Friday, February 04, 2011

Egypt - January 28

Breakfast news was that we are staying in the hotel. Riots continued in Cairo and elsewhere, people died, and the tourist police is worried. Given that our plan today was central Cairo, that made perfect sense. However at 11am Danny convinced them to let us go to Memphis, and see more pyramids.

While not as impressive as the Giza pyramids, the two we visited were really interesting. Both belong to the same Pharaoh - Seneferu - father of Hufu. He first built the "crooked pyramid", in which the angle up changed midway, didn't like it and built the "Red pyramid", which is called so for no obvious reason. We climbed inside to the burial chamber, which is hidden behind two false burial chambers - these kings were well aware of tomb-looting and devised childish ideas to prevent them, like false doors etc. Nothing worked, and all of them were robbed (well, except for King Tut's, where the robbers were caught red-handed). The soldiers guarding these pyramids were very bored and glad to kid around with us, being photographed and very happy for any baksheesh we gave them.
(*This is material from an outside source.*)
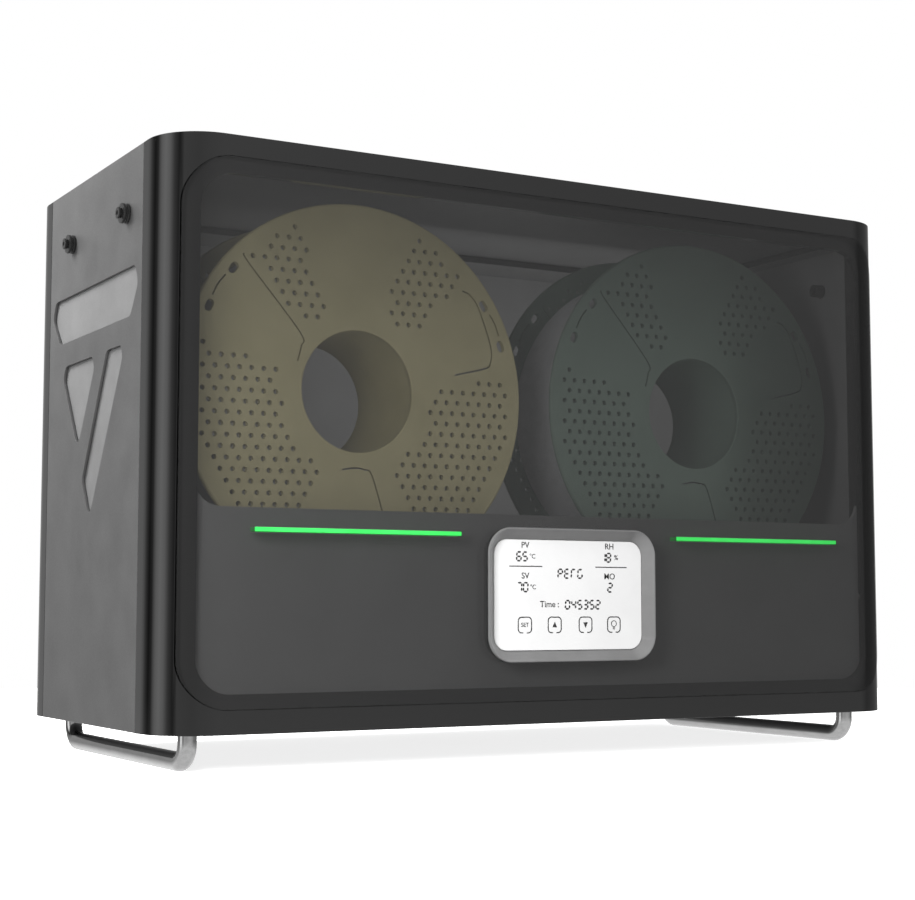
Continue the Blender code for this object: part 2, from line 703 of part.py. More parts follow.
def make_inlet():
    """Appliance inlet and rocker switch in one panel-mounted module."""
    x, z = inlet_place, bottom + inlet_level
    body = rounded_rectangle(*inlet_size, 0.002, (x, z), 2)
    flange = rounded_rectangle(0.062, 0.032, 0.004, (x, z), 3)
    face = rear + 0.002
    inlet = prism("power_inlet", "Y", body, rear - 0.027, face - 0.0005, matte_black)
    combine(inlet, prism("inlet_flange", "Y", flange, rear + gap, face, matte_black), "UNION")
    socket_x = x - 0.013
    socket = [(socket_x - 0.012, z - 0.008), (socket_x + 0.012, z - 0.008), (socket_x + 0.012, z + 0.003),
              (socket_x + 0.007, z + 0.008), (socket_x - 0.007, z + 0.008), (socket_x - 0.012, z + 0.003)]
    combine(inlet, prism("socket_cutter", "Y", socket, rear - 0.016, rear + 0.01, matte_black))
    window = rectangle((x + 0.007, z - 0.0105), (x + 0.021, z + 0.0105))
    combine(inlet, prism("rocker_cutter", "Y", window, rear - 0.0105, rear + 0.01, matte_black))
    blades = []
    for offset, level in ((-0.007, 0.0), (0.0, 0.0025), (0.007, 0.0)):
        low = (socket_x + offset - 0.001, rear - 0.018, z - 0.002 + level - 0.0015)
        blades.append((low, (low[0] + 0.002, rear - 0.005, low[2] + 0.004)))
    combine(inlet, blocks("inlet_blades", blades, matte_black), "UNION")

    pivot = Vector((x + 0.014, rear - 0.0055, z))
    shape = [(-0.004, -0.004), (0.0015, -0.0094), (0.006, -0.0094), (0.0042, 0.0), (0.006, 0.0094),
             (0.0015, 0.0094), (-0.004, 0.004)]
    cos, sin = math.cos(-rocker_tilt), math.sin(-rocker_tilt)
    outline = [(pivot.y + y * cos - h * sin, pivot.z + y * sin + h * cos) for y, h in shape]
    prism("power_switch", "X", outline, pivot.x - 0.0066, pivot.x + 0.0066, matte_black, origin=pivot)


def make_sensor():
    far = rear - wall - gap
    z = bottom + 0.235
    sensor = box("humidity_sensor", (-0.016, far - 0.0016, z - 0.011), (0.016, far, z + 0.011), board_green)
    cap = blocks("sensor_cap", [((-0.006, far - 0.006, z - 0.005), (0.006, far - 0.0010, z + 0.005))], matte_black)
    combine(sensor, cap, "UNION")


make_front_shell()
make_rear_shell()
make_side("left", -1)
make_side("right", 1)
make_bottom_plate()
make_foot("left", -1)
make_foot("right", 1)
make_window()
make_display()
make_baffle()
make_control_board()
make_top()
make_lid()
make_deck()
make_cradle("front", 0.0280, 0.0335)
make_cradle("middle", 0.1052, 0.1112)
make_cradle("rear", 0.1830, 0.1900)
make_rollers()
make_spool("left", -1, olive)
make_spool("right", 1, grey_green)
for side_name, side_sign in (("left", -1), ("right", 1)):
    for row_name, outlet_row in outlet_rows.items():
        make_outlet(f"{side_name}_{row_name}", side_sign, outlet_row)
make_fan_and_heater()
make_power_board()
make_inlet()
make_sensor()
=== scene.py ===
import json
import math

import bmesh
import bpy
from mathutils import Matrix, Vector


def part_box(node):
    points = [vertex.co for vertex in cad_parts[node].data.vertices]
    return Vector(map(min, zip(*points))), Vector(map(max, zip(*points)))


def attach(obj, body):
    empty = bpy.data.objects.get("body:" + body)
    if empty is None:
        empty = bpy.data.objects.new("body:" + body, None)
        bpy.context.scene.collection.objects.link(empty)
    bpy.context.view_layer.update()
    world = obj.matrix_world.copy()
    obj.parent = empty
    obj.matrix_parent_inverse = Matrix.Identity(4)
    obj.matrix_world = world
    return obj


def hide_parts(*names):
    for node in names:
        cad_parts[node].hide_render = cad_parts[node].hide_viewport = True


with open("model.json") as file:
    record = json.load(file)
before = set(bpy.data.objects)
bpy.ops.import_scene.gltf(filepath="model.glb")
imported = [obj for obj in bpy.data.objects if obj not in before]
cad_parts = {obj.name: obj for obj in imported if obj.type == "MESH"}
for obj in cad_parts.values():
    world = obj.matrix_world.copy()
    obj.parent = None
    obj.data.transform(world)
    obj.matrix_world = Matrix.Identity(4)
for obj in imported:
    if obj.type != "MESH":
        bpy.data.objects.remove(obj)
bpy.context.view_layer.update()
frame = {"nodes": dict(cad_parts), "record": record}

record = frame["record"]
bodyOf = {node: body for body, nodes in record["behaviour"]["bodies"].items() for node in nodes}
slotOf = {row["node"]: row["material_slot"] for row in record["subparts"]}
millimetre = 0.001
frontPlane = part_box("front_shell")[0].y
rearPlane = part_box("rear_shell")[1].y
bottomLevel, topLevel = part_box("front_shell")[0].z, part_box("front_shell")[1].z
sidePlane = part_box("front_shell")[1].x
smoothAngle = math.radians(32)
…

Then we went to Memphis itself, to a museum which collected tons of sculptures. The most impressive is an absolutely huge one of Ramses II (later we found out there is a much bigger one, which weighs 1100 tons!). Others include another sphinx, the goddess Chatchor (looks like a cow, and has several portfolios including protecting Egypt's borders, music, orgasms and more) and others. Then another hour in traffic to go to lunch at 5PM - this is a good place to say how amazing our group is. Most people are older, quite a few in their 70s and even 80s, and they accept hours on end of heat, no toilets, standing, and listening to the elaborate lectures of Danny without a complaint - quite a feat!

As we were finishing the meal, around 6pm, we got the news of the curfew at 7pm, rushed to the bus and headed to the train station, bypassing various blocked roads and seeing people obviously converging to a demonstration. But we made it, waited like refugees in the station, boarded the train, which left and arrived on time. It was a nice experience overall - clean, organized, 2-person cabins with bunk beds and clean sheets. Not that we slept much - talked late about the "situation", then the rattle kept us awake, and then they woke us up for breakfast at 4am.